Amigo aunque no comparta mi fe – Iñaki Otano

Iñaki Otano

En aquel tiempo muchos discípulos de Jesús, al oírlo, dijeron: “Este modo de hablar es inaceptable, ¿quién puede hacerle caso? Adivinando Jesús que sus discípulos lo criticaban les dijo. “¿Esto os hace vacilar?, ¿y si vierais al Hijo del Hombre subir adonde estaba antes? El espíritu es quien da vida; la carne no sirve de nada. Las palabras que os he dicho son espíritu y son vida. Y con todo, algunos de vosotros no creen”. Pues Jesús sabía desde el principio quiénes no creían y quién lo iba a entregar. Y dijo: “Por eso os he dicho que nadie puede venir a mí si el Padre no se lo concede”.

Desde entonces muchos discípulos suyos se echaron atrás y no volvieron a ir con él. Entonces Jesús les dijo a los Doce: “¿También vosotros queréis marcharos?”. Simón Pedro le contestó: “Señor, ¿a quién vamos a acudir? Tú tienes palabras de vida eterna; nosotros creemos y sabemos que tú eres el Santo consagrado por Dios”. (Jn 6, 61-70)

Reflexión:

Los cristianos nos encontramos a menudo desorientados. La sociedad en que vivimos y a veces nuestro propio entorno no admiten fácilmente la fe en Jesús. La consideran como una antigualla que hoy día es necesario superar.

          En el evangelio vemos que muchos discípulos se echaron atrás y no volvieron a ir con él. Como ellos, algunos de nosotros nos hemos visto tentados de dejarnos llevar por la corriente y de hacer lo que vemos que una mayoría hace: no tener en cuenta para nada a Jesús.

          Pero quizá también hemos experimentado el vacío que produce ese alejamiento. Pedro dice a Jesús: Señor, ¿a quién vamos a acudir? Tú tienes palabras de vida eterna. Nosotros creemos… De una forma u otra, esa puede ser nuestra reacción: aunque el ambiente no sea propicio, yo creo en ti. ¿Cómo llenar este vacío que se produce cuando prescindo de ti?

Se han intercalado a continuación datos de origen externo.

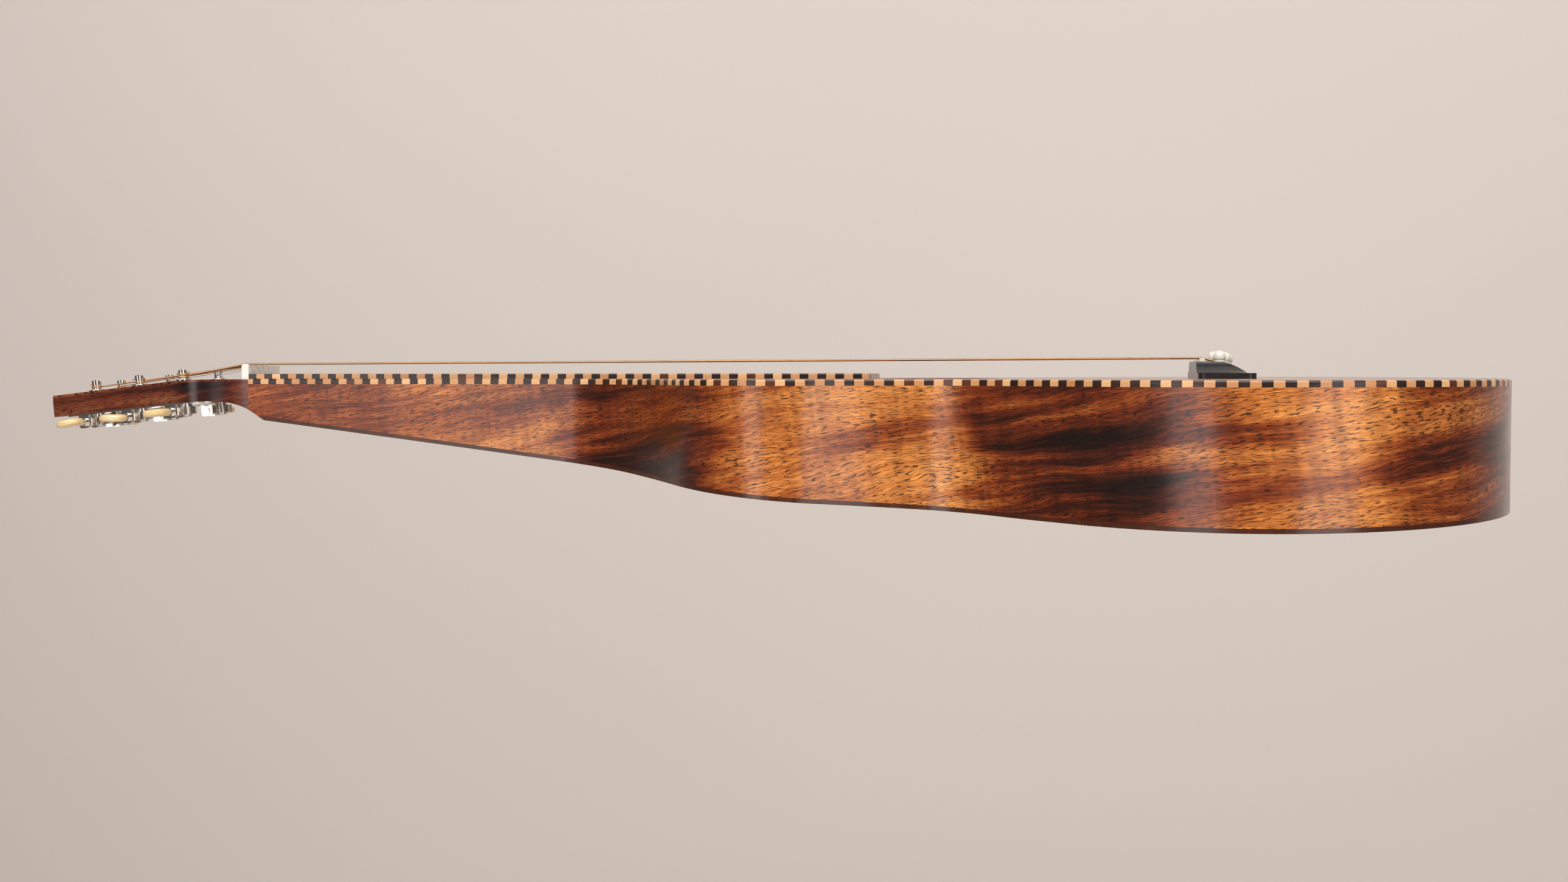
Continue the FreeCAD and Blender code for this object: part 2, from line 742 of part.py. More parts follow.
def tube(points, bend_radius, radius):
    """Round wire through points: straight runs joined by tangent arcs."""
    edges = []
    start = points[0]
    for index in range(1, len(points) - 1):
        before, corner, after = points[index - 1:index + 2]
        into, out = (corner - before).normalize(), (after - corner).normalize()
        turn = math.acos(max(-1.0, min(1.0, into.dot(out))))
        reach = bend_radius * math.tan(turn / 2)
        first, last = corner - into * reach, corner + out * reach
        to_centre = (out - into).normalize()
        centre = corner + to_centre * (bend_radius / math.cos(turn / 2))
        edges += [line(start, first), arc(first, centre - to_centre * bend_radius, last)]
        start = last
    edges.append(line(start, points[-1]))
    path = Part.Wire(edges)
    circle = Part.Circle(points[0], (points[1] - points[0]).normalize(), radius)
    wire = path.makePipeShell([Part.Wire(circle.toShape())], True, False)
    share = wire.Volume / (math.pi * radius ** 2 * path.Length)
    print("string tube %.2f mm: length %.1f, volume share %.4f" % (2 * radius, path.Length, share))
    return wire


def string_points(number):
    """Route of one string: winding, nut, saddle, pin hole and down to its ball end."""
    row, side = posts[number]
    radius = string_diameters[number] / 2
    y_nut = nut_spread * (number / 5.0 - 0.5)
    y_saddle = saddle_spread * (number / 5.0 - 0.5)
    pin = pin_centres()[number]
    reach = post_radius - post_waist + 2 * radius + clearance + radius
    coil_z = winding_z + radius * coil_first
    foot = on_head(Part.Vertex(V(0, -side * reach, coil_z + 1.2)), row, side).Point
    nut_back = V(-nut_length, y_nut, nut_string_z - 0.5)
    nut_front = V(0, y_nut, nut_string_z)
    saddle = V(saddle_front_x + saddle_thickness / 2, y_saddle, saddle_string_z)
    drop_x = pin.x - string_drop_offset
    hole = V(drop_x, pin.y, bridge_top_z(drop_x) + 0.2)
    ball = V(drop_x, pin.y, ball_z() + ball_radius * 0.6)
    return [foot, nut_back, nut_front, saddle, hole, ball]


def ball_z():
    return -top_thickness - bridge_plate_thickness - ball_radius - 0.1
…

          El ser seguidor de Jesús supone procurar mantener firmemente los propios criterios frente a la incomprensión e incluso menosprecio. Pero eso no nos debe situar ante los demás como intransigentes y cerriles que se creen poseedores únicos y absolutos de la verdad. San Agustín decía, en el siglo IV-V, que “la Iglesia debe acostumbrarse a ver a sus adversarios como amigos que un día serán compañeros en el goce del Reino de Dios”.

          El Concilio Vaticano II reconoce que en la génesis del ateísmo “pueden tener parte no pequeña los propios creyentes, en cuanto que, con el descuido de la educación religiosa, o con la exposición inadecuada de la doctrina, o incluso con los defectos de su vida religiosa, moral y social, han velado más bien que revelado el genuino rostro de Dios y de la religión” (G. S. 19).

Pablo VI, siendo todavía arzobispo de Milán, decía que a veces el alejado “ha juzgado la fe por nuestras personas, por nuestros defectos… Ha escuchado más reproches que invitaciones…”       

Naturalmente no se trata de echarse sobre el hombro la culpa del alejamiento de las personas que conviven con nosotros, sobre todo si nos exigen ser ángeles. Pero tenemos que aceptar la crítica a aspectos de nuestra religiosidad y de nuestra conducta que oscurecen nuestra fe. Al mismo tiempo, debemos ver con gusto las semillas de Dios que se encuentran en algunos de los que dicen no compartir nuestra fe. Sí podemos compartir valores que defienden, una vida generosa, rasgos conmovedores de humanidad.